O Mal de Montano, de Enrique Vila-Matas
François de Lurton, Clos de Lolol, 2013
Surpreendente. Esse blend elaborado a partir das uvas Syrah, Carmenere, Cabernet Sauvignon e Cabernet Fran, cultivadas na Hacienda Araucano, Valle de Lolol, no Chile — em regime orgânico — apresenta uma surpresa encantadora após 60 minutos de decantação. Um autêntico vinho orgânico, com certificação internacional, ele oferece intenso aroma de frutas vermelhas e tabaco. Notas de chocolate, couro e frutas maduras são evidentes no paladar, repito, após uma hora decantando. Mais uma excelente experiência chilena. A harmonização com filé mignon e espaguete integral ao molho funghi secchi é uma boa sugestão. O queijo Grana Padano fecha com chave ouro.

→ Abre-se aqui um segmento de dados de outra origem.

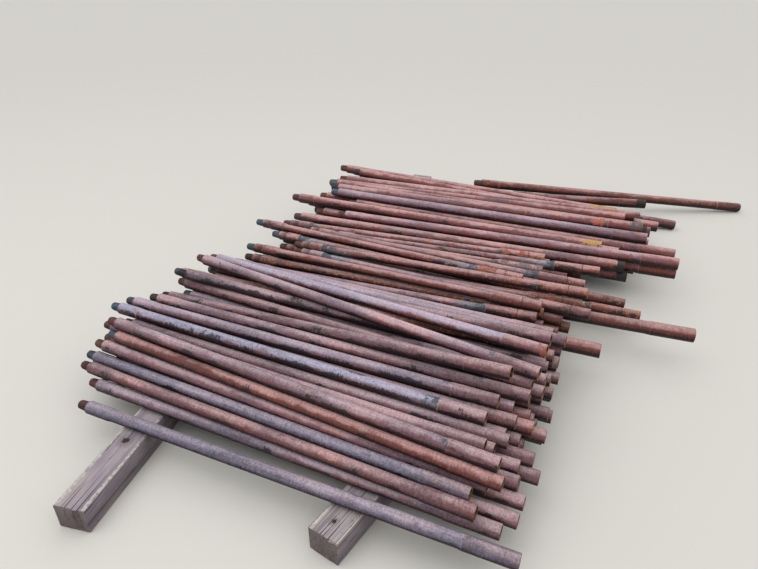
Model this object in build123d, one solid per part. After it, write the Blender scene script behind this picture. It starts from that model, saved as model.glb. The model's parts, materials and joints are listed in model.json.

O Estrangeiro, de Albert Camus
Blason de Bourgogne, Bourgogne, Pinot Noir, 2015
Para definir esse maravilhoso Pinot Noir, uma frase de escritor Ian McEwan escrita em seu livro Enclausurado: “Mas, ah, um Pinot Noir alegre e rosado ou Sauvignon com toques de groselha me fazem dar saltos e cambalhotas em meu mar secreto, ricocheteando nas paredes de meu castelo, desse castelo elástico que é meu lar”.
Pergunte ao Pó, de John Fante
Ménage à Trois Gold, Chardonnay, 2015
Esse importante representante californiano, da Vinícola Trinchero Family States, uma propriedade familiar que fica no coração do Napa Valley, fundada em 1948 pelos irmãos e imigrantes italianos Mario e John Trinchero, é um vinho branco intenso, com significado marcante para os apreciadores da uva Chardonnay. Vinho amanteigado, com toques de carvalho, aromas de abacaxi grelhado, cedro e flor de laranjeira. Esse vinho passa a maior parte do tempo de amadurecimento em carvalho americano, o que lhe proporciona identidade própria e bastante personalidade. Os sabores que surgem estão harmoniosamente integrados com uma textura magnânima e perfeitamente cremosa.
O Morro dos Ventos Uivantes, de Emily Brontë
Milla Cala, VIK, Cabernet Sauvignon, Carménère, Cabernet Franc, 2012
A vinícola VIK é o resultado do sonho do norueguês Alexander Vik, que vislumbrou a criação de um vinhedo excepcional para a produção de um vinho único. Investigou o terroir da América do Sul e, com as melhores condições climáticas possíveis, em 2006 obteve sucesso em sua empreitada. O gestor atual do vinhedo, Patrick Valette, é um experimentado viticultor que trabalhou por muito tempo no famoso Château Pavie, em Bordeaux, na França. O vinho citado, Milla Cala, é um brilhante representante do sonho de Alexander Vik. Esse blend de coloração rubi-vermelho, possui um brilho intenso. No nariz prevalece aromas de frutas maduras e vermelhas com intensa presença. O barril está bem presente e verifica-se que é um vinho sutil, com potencial de equilíbrio com a idade. No paladar pode-se sentir um frescor, é aveludado, possui taninos elegantes, redondos e um retrogosto persistente. Um belíssimo vinho e uma grande concepção de seu criador. Um sonho realizado.
Meridiano de Sangue, de Cormac McCarthy
Intrépido, Syrah, Pireneus, 2015
Este representante goiano por excelência é um Shiraz absolutamente bem feito. Pireneus é a primeira vinícola do Centro-oeste a produzir vinhos de uvas vitis vinifera. Com uvas syrah e tempranillo colhidas na Serra dos Pireneus, esse vinho generoso e belo é um advento da batalha pelo bom gosto. Visualmente apresenta cor vermelho-rubi. Os aromas são de frutas vermelhas e negras bem maduras, notas florais, defumado, pimenta e toques herbáceos. Vinho bem estruturado, com taninos marcantes e final persistente.